- _Work instructions_
Write each line out exactly, leaving none out.

- _Raw data_

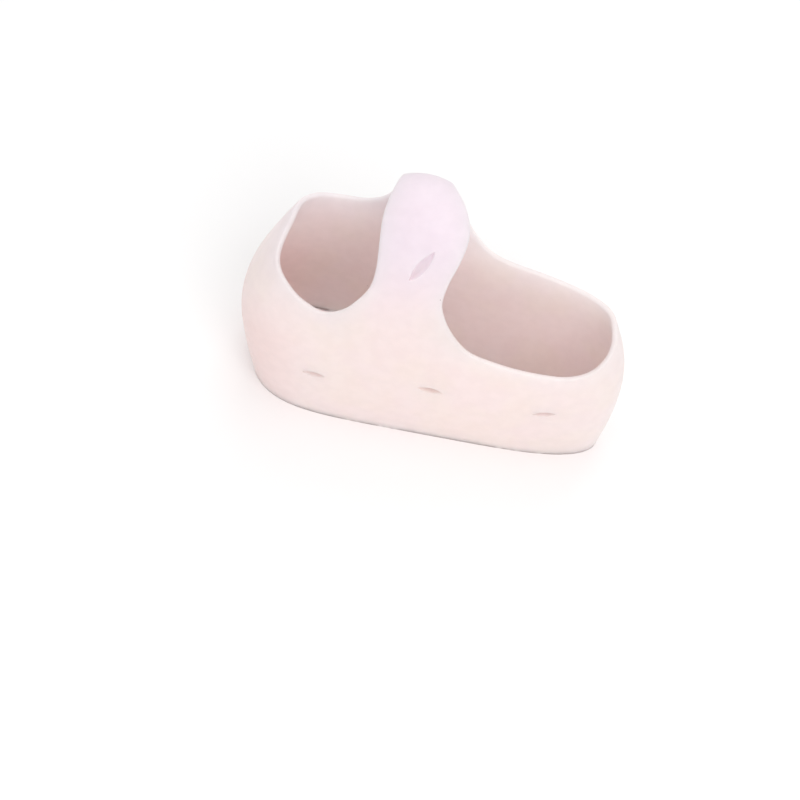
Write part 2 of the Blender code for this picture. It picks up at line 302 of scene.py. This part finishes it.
def makeSleeve():
    cage = bmesh.new()
    wall = cage.verts.layers.float.new("wall")
    rollBand(cage, wall)
    bendStrap(cage, wall)
    bmesh.ops.remove_doubles(cage, verts=cage.verts, dist=gelSleeve["seamGap"])
    relaxRoots(cage)
    walls = [vert[wall] for vert in cage.verts]
    mesh = bpy.data.meshes.new("mouldedSleeve")
    cage.to_mesh(mesh)
    cage.free()
    piece = bpy.data.objects.new("mouldedSleeve", mesh)
    bpy.context.scene.collection.objects.link(piece)
    thickness = piece.vertex_groups.new(name="wall")
    for index, value in enumerate(walls):
        thickness.add([index], value / gelSleeve["padWall"], "REPLACE")
    shell = piece.modifiers.new("wall", "SOLIDIFY")
    shell.thickness = gelSleeve["padWall"]
    shell.offset = -1
    shell.vertex_group = "wall"
    smooth = piece.modifiers.new("smooth", "SUBSURF")
    smooth.levels = gelSleeve["smoothing"]
    smooth.render_levels = gelSleeve["smoothing"]
    applyModifiers(piece)
    return piece


def trimRim(piece):
    # the flash below the rim is cut off flat, so the sleeve stands on a plane ring
    body = bmesh.new()
    body.from_mesh(piece.data)
    everything = body.verts[:] + body.edges[:] + body.faces[:]
    rim = {"plane_co": (0, 0, 0), "plane_no": (0, 0, -1)}
    bmesh.ops.bisect_plane(body, geom=everything, dist=1e-6, clear_outer=True, **rim)
    bmesh.ops.bridge_loops(body, edges=[bound for bound in body.edges if bound.is_boundary])
    bmesh.ops.recalc_face_normals(body, faces=body.faces)
    body.to_mesh(piece.data)
    body.free()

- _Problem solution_
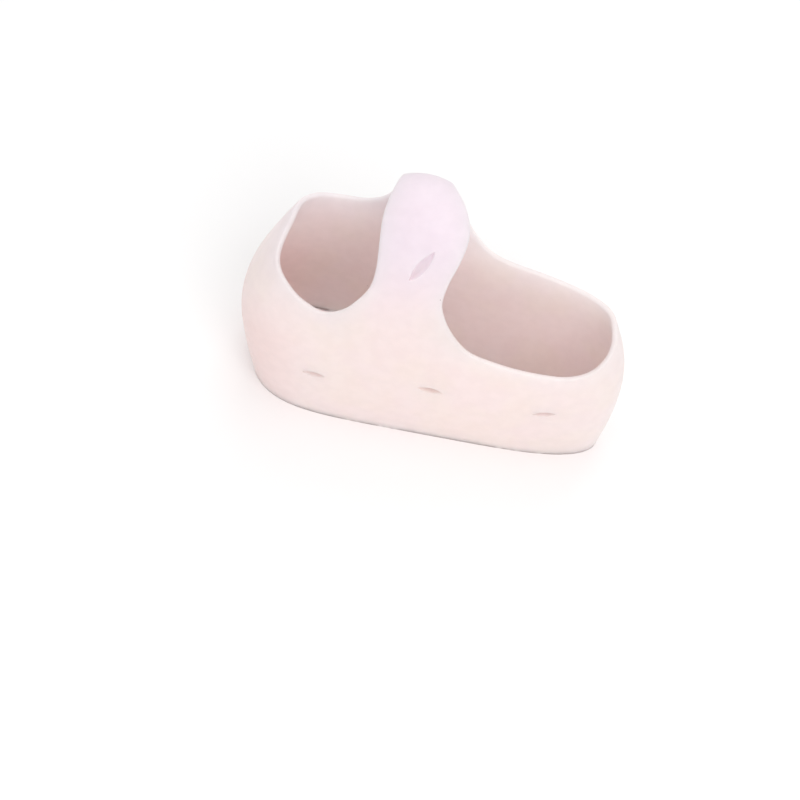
Write part 2 of the Blender code for this picture. It picks up at line 302 of scene.py. This part finishes it.
def makeSleeve():
    cage = bmesh.new()
    wall = cage.verts.layers.float.new("wall")
    rollBand(cage, wall)
    bendStrap(cage, wall)
    bmesh.ops.remove_doubles(cage, verts=cage.verts, dist=gelSleeve["seamGap"])
    relaxRoots(cage)
    walls = [vert[wall] for vert in cage.verts]
    mesh = bpy.data.meshes.new("mouldedSleeve")
    cage.to_mesh(mesh)
    cage.free()
    piece = bpy.data.objects.new("mouldedSleeve", mesh)
    bpy.context.scene.collection.objects.link(piece)
    thickness = piece.vertex_groups.new(name="wall")
    for index, value in enumerate(walls):
        thickness.add([index], value / gelSleeve["padWall"], "REPLACE")
    shell = piece.modifiers.new("wall", "SOLIDIFY")
    shell.thickness = gelSleeve["padWall"]
    shell.offset = -1
    shell.vertex_group = "wall"
    smooth = piece.modifiers.new("smooth", "SUBSURF")
    smooth.levels = gelSleeve["smoothing"]
    smooth.render_levels = gelSleeve["smoothing"]
    applyModifiers(piece)
    return piece


def trimRim(piece):
    # the flash below the rim is cut off flat, so the sleeve stands on a plane ring
    body = bmesh.new()
    body.from_mesh(piece.data)
    everything = body.verts[:] + body.edges[:] + body.faces[:]
    rim = {"plane_co": (0, 0, 0), "plane_no": (0, 0, -1)}
    bmesh.ops.bisect_plane(body, geom=everything, dist=1e-6, clear_outer=True, **rim)
    bmesh.ops.bridge_loops(body, edges=[bound for bound in body.edges if bound.is_boundary])
    bmesh.ops.recalc_face_normals(body, faces=body.faces)
    body.to_mesh(piece.data)
    body.free()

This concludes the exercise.